On 27 March outside the Motor Point area in Cardiff, AFR was deployed. The defence exhibition which took place previously had attracted disorder and individuals that caused criminal damage, as well as making two bomb hoax calls. AFR created a list of wanted individuals, categorised by colour. For instance, red (for serious crimes), amber (wanted on warrant) and purple (suspected of committing a crime). Scanned faces would then be compared against AFR’s list.

In this case, the Claimant stated that he was unaware that AFR was in use and unaware that his face was being scanned. However, it was not possible to check if his face was scanned because if his facial biometric information was processed, the system would have identified him as not a person of interest, and thus immediately deleted his biometric data from the system. Furthermore, the officers involved provided the public with information of what was occurring, as well as informing people on social media.

The question before the court was whether this engages Article 8(1), the right to privacy and family life. Their lordships drew attention to Wood, which rejected that “the bare act of taking pictures” amounted to an interference with Article 8(1) rights. Furthermore, in the context of police activity, it was suggested the activity complained of was “expected and unsurprising”, thus not breaching Article 8(1). Despite that, it was distinguished that AFR goes beyond taking mere pictures as it captures an individual’s biometric data which is then further processed, by comparing it to the watchlist database. Such a use of the Claimant’s biometric data would go well beyond the “expected and unsurprising,” thus engaging Article 8(1).

It was established that the police have a basis in law for using AFR. Nevertheless, it had to be decided if the interference to the Claimant’s Article 8(1) rights was justified under the four-part test in Bank. It was held that the use of AFR was for a legitimate aim – to justify interference with the Claimant’s rights under Article 8(1) – and that the use of AFR is rationally connected to that legitimate aim.
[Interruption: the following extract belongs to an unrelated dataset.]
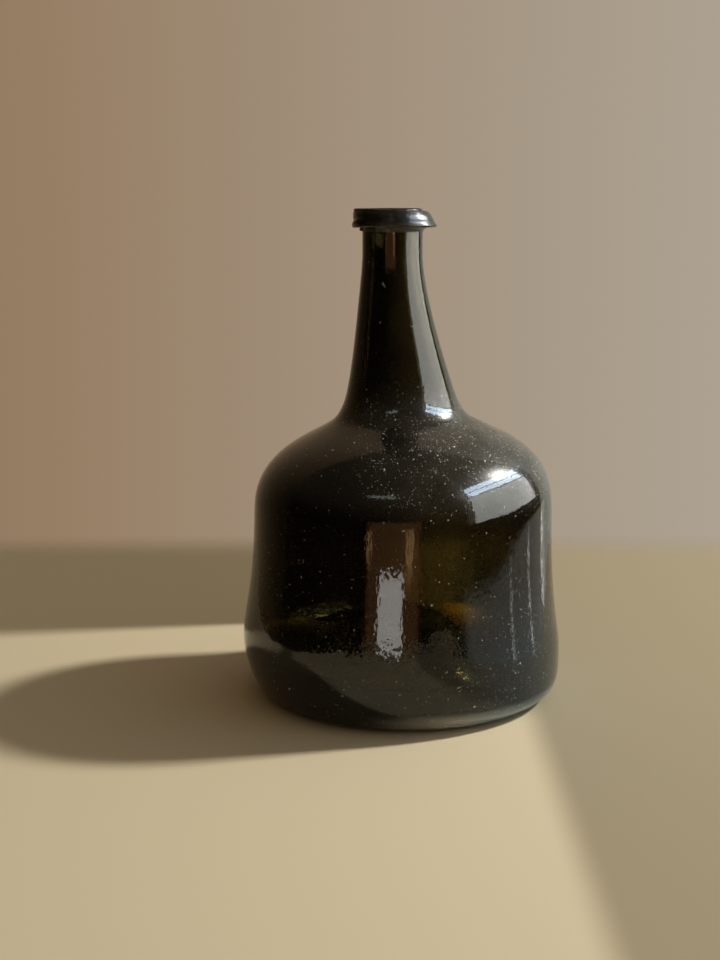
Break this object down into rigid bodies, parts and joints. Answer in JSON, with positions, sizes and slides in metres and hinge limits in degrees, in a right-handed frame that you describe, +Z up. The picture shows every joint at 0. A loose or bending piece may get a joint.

The question then became whether a less intrusive measure could have been used without compromising the objective, and if a fair balance has been struck between the rights of the individual and the interests of the community. As AFR was deployed in a limited open and transparent way, the intrusion of the Claimant’s Article 8(1) rights was also very limited. Furthering this notion, any unwanted individuals who were scanned would have instantly had their data deleted, mitigating any interference with the claimant’s Article 8(1) rights. Consequently, the use of AFR did not amount to a disproportionate interference with the Claimant’s Article 8(1) rights, with any interference being limited, due to the near-instantaneous discarding of the Claimant’s biometric data. As such, the use of ARF was justified.

The court noted that given AFR’s current use they are satisfied that it is being used proportionately. However, the use of AFR no doubt raises questions as to the balance between individual rights and that of the community, which will no doubt be revisited as technology further develops.